Useful processes for worker campaigns
The above suggests that, whatever its final text will be, the Directive will have only mildly transformative aims and limited gains for workers. But, despite the gloom, there are some rays of light, especially if one cares about the strategic potential of HRDD laws to protect and promote workers’ rights in the global economy.
As studies have highlighted, workers exercise different types of power when they mobilize in campaigns. One such power is the capacity to hold an employer accountable through legal or regulatory institutions. And here lies the great potential of HRDD regulations. If not a game-changer in themselves, some of the processes contained or amenable through advocacy within the Directive could be a powerful source of institutional power for worker coalitions.

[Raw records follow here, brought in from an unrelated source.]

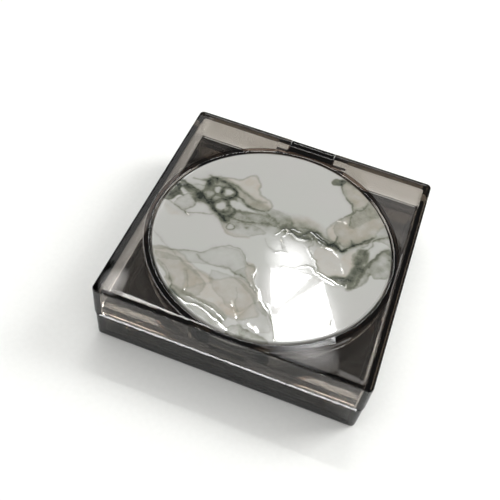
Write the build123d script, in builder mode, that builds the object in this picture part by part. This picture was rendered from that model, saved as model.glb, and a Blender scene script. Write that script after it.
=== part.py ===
from build123d import *
import os

# A square hinged compact case of clear smoke plastic. The lid carries a round
# marbled disc on top and a round mirror inside. The base holds a removable
# refill (cup, wet sponge, membrane) under a hinged inner lid with a soft puff.
# Frame: +Z up, -Y is the latch side, +Y the hinge side. The origin is the
# centre of the underside. Millimetres.

OVERRUN = 1.0             # how far a cut runs past the face it starts on

# --- case ---
WIDTH = 78.0
HEIGHT = 21.6
SEAM_TOP = 11.05
SEAM_BOTTOM = 10.8
WALL = 2.0
CORNER_R = 1.5
INNER_CORNER_R = 0.8
HALF = WIDTH / 2
INSIDE = HALF - WALL
ROUND_Y = -2.5            # centre of every round piece, a little towards the latch

# --- lid ---
PLATE_BOTTOM = 19.5
RECESS_R = 34.95
RECESS_FLOOR = 20.5
RECESS_CHAMFER = 0.3
BOSS_OUTER_R = 36.3
BOSS_INNER_R = 34.9
BOSS_BOTTOM = 14.5
LID_EDGE_R = 0.4
TAB_HALF_WIDTH = 5.0
TAB_ROOT = 0.5            # how far the tab runs into the wall
TAB_TOP = 15.3
TAB_SLOPE_REACH = 0.75
TAB_SLOPE_BOTTOM = 14.2
TAB_NOSE_REACH = 0.9
TAB_NOSE_BOTTOM = 12.6
TAB_FOOT_REACH = 0.65
TAB_FOOT_TOP = 12.0

# --- lid dressing ---
DISC_R = 34.8
DISC_CHAMFER = 0.12
DISC_TAPE_R = 34.2
DISC_TAPE_T = 0.1
MIRROR_R = 34.3
MIRROR_T = 1.2
MIRROR_CHAMFER = 0.3
MIRROR_TAPE_R = 33.0
MIRROR_TAPE_T = 0.2

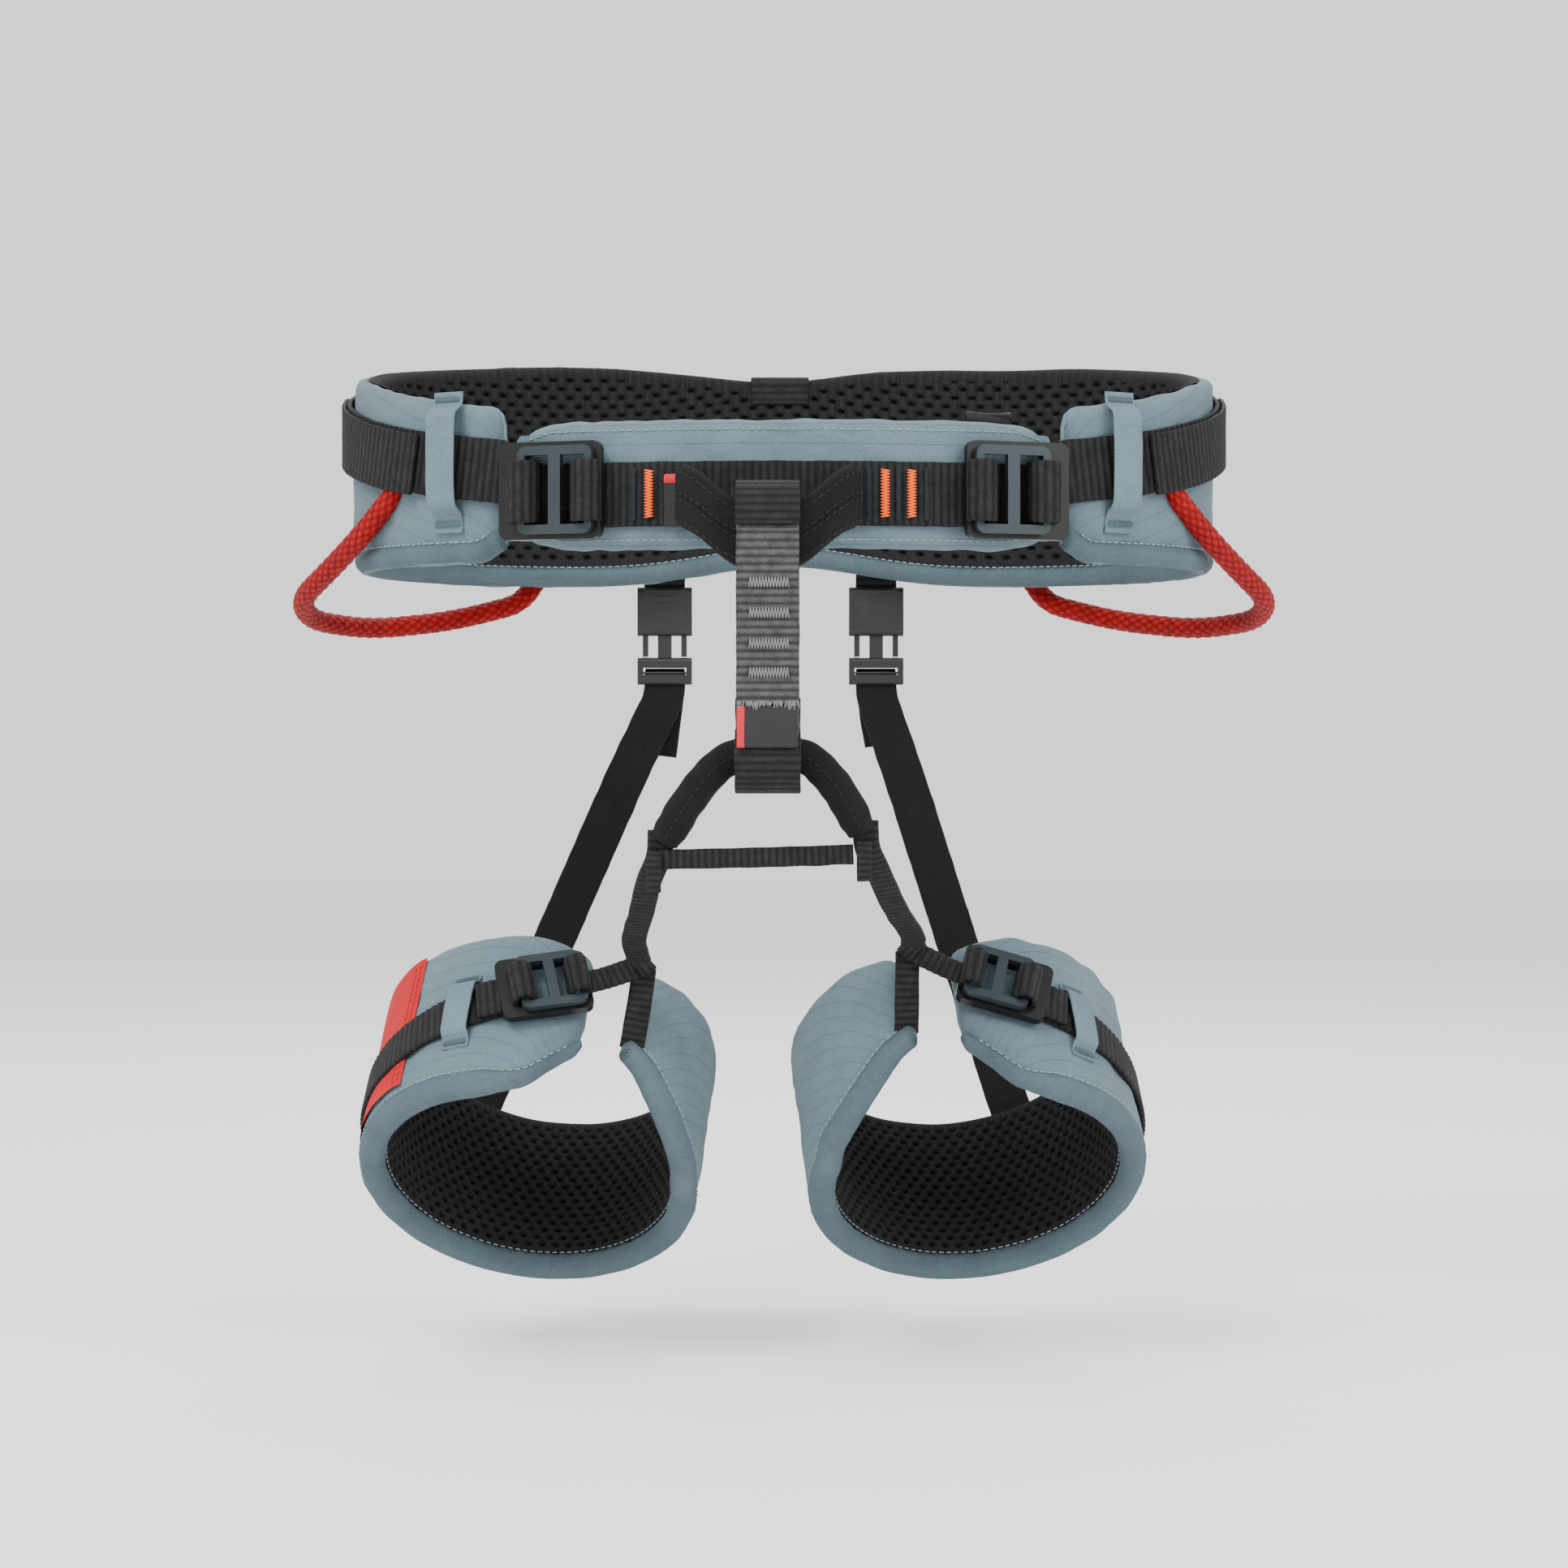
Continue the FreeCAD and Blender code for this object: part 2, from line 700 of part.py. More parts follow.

One example concerns stakeholder engagement. The current proposal is only a few steps away from opening up avenues through which workers may challenge the adequacy of company engagement efforts. Some worker organizations have rightly seen an opportunity here and are now asking for enforceable consultation rights for workers and their representatives. Clever use of such rights may prove effective in campaigns for improving working conditions, for instance, by imposing administrative or judicial costs for companies.
Another example concerns transparency. Unsurprisingly, transparency is prominent in HRDD laws, like in all process-oriented discourses. And the Directive may go a long way in requiring companies to publish corporate information – including the complete list of a company’s sourcing countries, stakeholder mapping, participatory risk assessments, audit reports, and corrective action plans. This reservoir of information could certainly help worker organizations connect companies to the abuses workers face in their supply chains. It would also lower the hurdles for finding weak supply chain links to leverage in worker campaigns.
These changes do not depart much from the current architecture of the Directive. But they may provide unexpected resources to worker organizations for mobilizing and pursuing their goals, regardless of how effective the Directive will prove to be.